==========================================================================================
- Make sure all the dependencies are installed.
- Run train_bertffn.py in your local or Colab. This will train our network to produce the embeddings that will be used for cosine similarity checks. Save model weights to the desired path.
- Re initialize the model once again to store sentence embeddings corresponding to the questions/answers locally. This can be done using train_data_to_embedding.py
- Once we have the embeddings, we can employee either elastic search, FAISS(Facebook AI Similarity Check), DiskANN(released late 2019 by Microsoft). This project uses FAISS which comes in both CPU/GPU flavour, very efficient code that uses concepts like BLAS, Multithreading SIMD...etc.
- During inference time, we do the tokenization of the query in accordance with bert and pass it through our network to generate the embedding. This embedding is then searched across the indexed dataset to find similar question and answer pairs as per the user need.
- Once we have fetched top k matching results, this can be sent to GPT2 estimator to properly curate the data in the most presentable format.
- Store Questions and Answers in csv file with all the question and its corresponding answer listed against each other.
- If a question has multiple answers then repeat the same question multiple times with different answers.
- We use BioBert as a pre-trained model for this application, hence get the tokenizer instance from biobert and pass it to the function that creates train/test features.
- Function create_dataset_for_bert under dataset.py performs following pre-processing tasks along with other optimizations for optimal and efficient training:
- Train/Test split
- Tokenization
- Converting data into TFRecord and tf.Example, this makes reading data efficient and helps to serialize the data and store it in set of files(100-200 MB each) that can each be read linearly.
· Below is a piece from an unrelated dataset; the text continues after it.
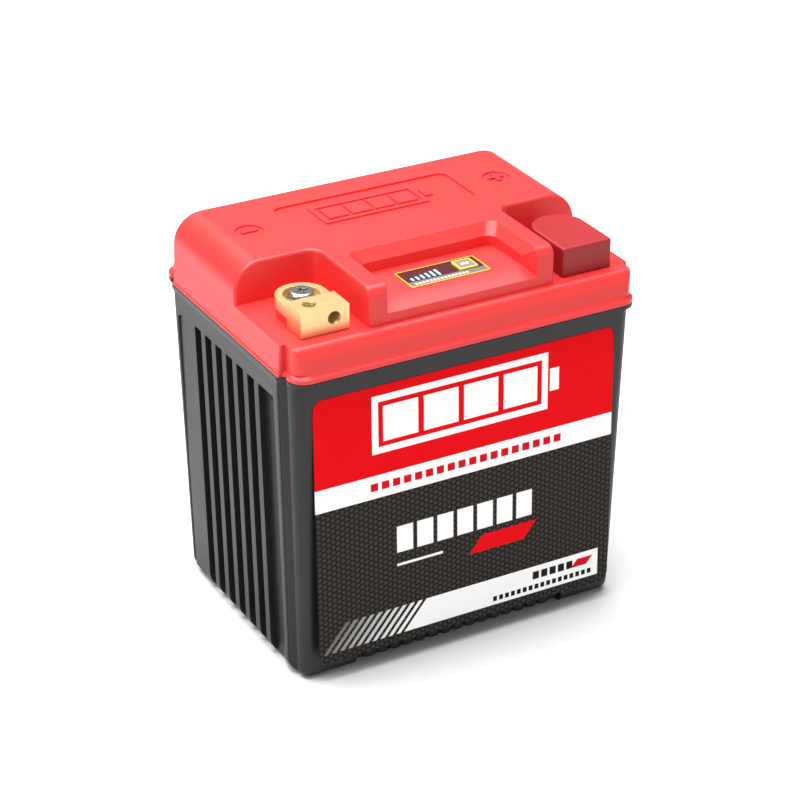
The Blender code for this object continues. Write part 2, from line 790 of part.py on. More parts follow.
def make_indicator_board():
    low = BOARD_TOP_Z - 1.6
    box("indicator_board", (-26, -48.5, low), (26, -27, BOARD_TOP_Z), "circuit_board")
    x, y = BUTTON_AT
    switch = box(
        "switch_body", (x - 3, y - 3, BOARD_TOP_Z + GAP), (x + 3, y + 3, BOARD_TOP_Z + 2.4), "epoxy"
    )
    nub = [(1.7, BOARD_TOP_Z + 2.0), (1.7, BOARD_TOP_Z + 3.0)]
    join(switch, turned("add_switch_nub", nub, x, y, None, 12))
    for k in range(6):
        left = -15.4 + 3.3 * k
        span = ((left, -41.4, BOARD_TOP_Z + GAP), (left + 1.6, -38.4, BOARD_TOP_Z + 1.2))
        box(f"indicator_lamp_{k + 1}", *span, "led_resin")


# Cell pack and wiring


def cell_places():
    for column in range(CELL_COLUMNS):
        for row in range(CELL_ROWS):
            x = CELL_PITCH * (column - (CELL_COLUMNS - 1) / 2)
            y = CELL_PITCH * (row - (CELL_ROWS - 1) / 2)
            yield column, row, x, y


def make_cells():
    """Neighbouring columns stand the other way up, so that each plate joins + to -."""
    for column, row, x, y in cell_places():
        nub = [(CELL_R, 0), (CELL_R, CELL_H - 3.4), (CELL_R - 0.8, CELL_H - 2.4)]
        nub += [(CELL_R - 0.6, CELL_H - 1.4), (6.0, CELL_H - 1.3), (6.0, CELL_H)]
        if column % 2:
            profile = [(r, CELL_Z + CELL_H - z) for r, z in reversed(nub)]
        else:
            profile = [(r, CELL_Z + z) for r, z in nub]
        turned(f"cell_{column + 1}_{row + 1}", profile, x, y, "cell_wrap", CELL_SIDES)


def make_holder(name, low, high):
    half_x = CELL_PITCH * (CELL_COLUMNS - 1) / 2 + CELL_R + 2.6
    half_y = CELL_PITCH * (CELL_ROWS - 1) / 2 + CELL_R + 2.2
    holder = prism(name, rounded(-half_x, -half_y, half_x, half_y, 5), low, high, "holder_plastic")
    mesh_data = bmesh.new()
    for _, _, x, y in cell_places():
        ring = circle(x, y, CELL_R + 0.5, CELL_SIDES)
        add_loft(mesh_data, [level(ring, low - 1), level(ring, high + 1)])
    cut(holder, add_object("cut_" + name, mesh_data, None))


def make_bus_plates():
    """Nickel plates: two under the cells and three above them put four groups in series."""
    reach = CELL_R - 5
    half_y = CELL_PITCH + 9
    low_z = CELL_Z - GAP - PLATE_T
    high_z = CELL_Z + CELL_H + GAP
    groups = (("lower", (0, 1), low_z), ("lower", (2, 3), low_z), ("upper", (0, 0), high_z))
    groups += (("upper", (1, 2), high_z), ("upper", (3, 3), high_z))
    for number, (where, (first, last), z) in enumerate(groups, 1):
        x0 = CELL_PITCH * (first - 1.5) - reach
        x1 = CELL_PITCH * (last - 1.5) + reach
        box(f"{where}_bus_plate_{number}", (x0, -half_y, z), (x1, half_y, z + PLATE_T), "nickel")


def make_foam():
    box("lower_foam_pad", (-70, -46.5, FLOOR_Z + GAP), (70, 46.5, CAVITY_STEP_Z), "foam")
    outline = rounded(-72, -12, 72, 51.5, 4)
    prism("upper_foam_block", outline, 106.0, 142.0, "foam")


def make_management_board():
    low = 93.0
    box("management_board", (-48, -30, low), (48, 30, low + 1.6), "circuit_board")
    box("heat_spreader", (-40, 12, low + 1.9), (40, 27, low + 8.0), "steel")
    box("balance_connector", (-34, -27, low + 1.9), (-12, -21, low + 8.0), "epoxy")
    box("insulation_sheet", (-68, -50, 86.0), (68, 50, 86.5), "foam")


def make_wiring():
    lug_z = LUG_TOP_Z - LUG_T - 2.4
    inner = TERMINAL_X - 11.0
    rise_z = CELL_Z + CELL_H + 6.0
    tube(
        "positive_lead",
        [(60.5, -38, rise_z + 2), (60, -37, 102), (57, -33, 124), (inner + 2, -30.2, 140),
         (inner, -30.2, lug_z)],
        2.2, "red_silicone",
    )
    tube(
        "negative_lead",
        [(-44, -27, 97), (-46, -32, 106), (-52, -35, 122), (-inner - 2, -30.6, 138),
         (-inner, -30.2, lug_z)],
        2.2, "black_silicone",
    )
    tube(
        "negative_link",
        [(-62, -24, 88.8), (-62, -24, 96), (-58, -21, 101), (-52, -18, 101), (-46, -18, 97.0)],
        2.0, "black_silicone",
    )
    tube(
        "balance_harness",
        [(-23, -24, 102.2), (-23, -28, 108), (-12, -34, 112), (8, -36, 108), (24, -38, 98),
         (30, -40, 89.0)],
        1.6, "black_silicone",
    )
    tube(
        "indicator_harness",
        [(-20, -24, 102.0 + 2.2), (-18, -20, 116), (-14, -22, 136), (-12, -28, 148),
         (-12, -32, 155.2)],
        1.2, "black_silicone",
    )


def main():
    clear_scene()
    make_case()
    make_lid()
    make_label()
    for name, side in (("negative", -1), ("positive", 1)):
        make_terminal(name + "_terminal", side)
        make_terminal_screw(name + "_terminal_screw", side)
        make_lug(name + "_lead_lug", side)
        make_nut(name + "_lug_nut", side)
    make_cover()
    make_panel()
    make_button()
    make_indicator_board()
    make_cells()
    make_holder("lower_cell_holder", CELL_Z, CELL_Z + 7.5)
    make_holder("upper_cell_holder", CELL_Z + CELL_H - 12.5, CELL_Z + CELL_H - 5.0)
    make_bus_plates()
    make_foam()
    make_management_board()
    make_wiring()


main()
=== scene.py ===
"""Builds the look of a 12 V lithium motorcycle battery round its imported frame."""

import json
import math

import bmesh
import bpy
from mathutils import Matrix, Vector


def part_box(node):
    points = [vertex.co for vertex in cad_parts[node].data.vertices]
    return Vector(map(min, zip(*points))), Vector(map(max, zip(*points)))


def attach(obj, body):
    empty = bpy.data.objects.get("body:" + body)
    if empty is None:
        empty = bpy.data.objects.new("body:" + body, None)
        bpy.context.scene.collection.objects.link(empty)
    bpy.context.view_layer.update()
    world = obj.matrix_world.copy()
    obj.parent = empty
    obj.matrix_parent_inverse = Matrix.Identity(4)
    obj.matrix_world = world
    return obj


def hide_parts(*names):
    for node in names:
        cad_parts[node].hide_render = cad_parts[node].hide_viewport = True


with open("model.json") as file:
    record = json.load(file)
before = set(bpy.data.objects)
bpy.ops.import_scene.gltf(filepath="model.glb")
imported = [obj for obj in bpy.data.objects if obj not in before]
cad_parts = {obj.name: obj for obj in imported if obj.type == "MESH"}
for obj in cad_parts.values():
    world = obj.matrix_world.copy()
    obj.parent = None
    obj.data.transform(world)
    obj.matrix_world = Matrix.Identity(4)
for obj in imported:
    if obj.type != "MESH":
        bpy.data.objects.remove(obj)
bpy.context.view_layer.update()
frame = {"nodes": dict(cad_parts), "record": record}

bl_info = {
    "name": "Motorcycle Battery",
    "version": (1, 0, 0),
    "blender": (4, 5, 0),
    "location": "3D View > Sidebar > Battery",
    "description": "Models a lithium motorcycle battery piece by piece",
    "category": "Add Mesh",
}

MM = 0.001
GAP = 0.3
NEAR = 0.02
BODY = "battery"

# Where the frame's pieces are, in millimetres


def edges_of(node):
    """The low and high corners of a frame piece's box."""
    return [[v / MM for v in corner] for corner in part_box(node)]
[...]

This helps a lot when the data is being streamed over network. It also helps in caching any data-preprocessing.
- Using tf.data.experimental.bucket_by_sequence_length that helps elements of the Dataset to be grouped together by length and then are padded and batched.
- We append "[CLS]" and "[SEP]" at the begining and end of each sentence. Then the entire sentence is tokenized and encoded.
- We create segment_id(contains all 0's, this is of the same length as that of sentence + 2 to account for CLS and SEP tokens. This signifies no. of sentences in our input text), input_id(stores id's from biobert vocab for the corresponding token in sentence), mask_id(has all 1's for real token and 0's for padded token).
- Finally a generator yeilds q_features+a_features and '1'(acts as label) which then gets converted to dense features using tf.sparse_to_dense followed by bucketing and rest of the steps mentioned above.
- During training we get the output generated from Biobert model from its last layer which is of the dimension [batchsize, sentence length, 768 size embeddings for each token in sentence] and take the mean across axis 1 to squish this output to size [batchsize, 768].
- Previous output is then fed into the feed forward netword followed by Softmax layer and then Categorical Cross Entropy loss.
- We use Accuracy as the performance metric.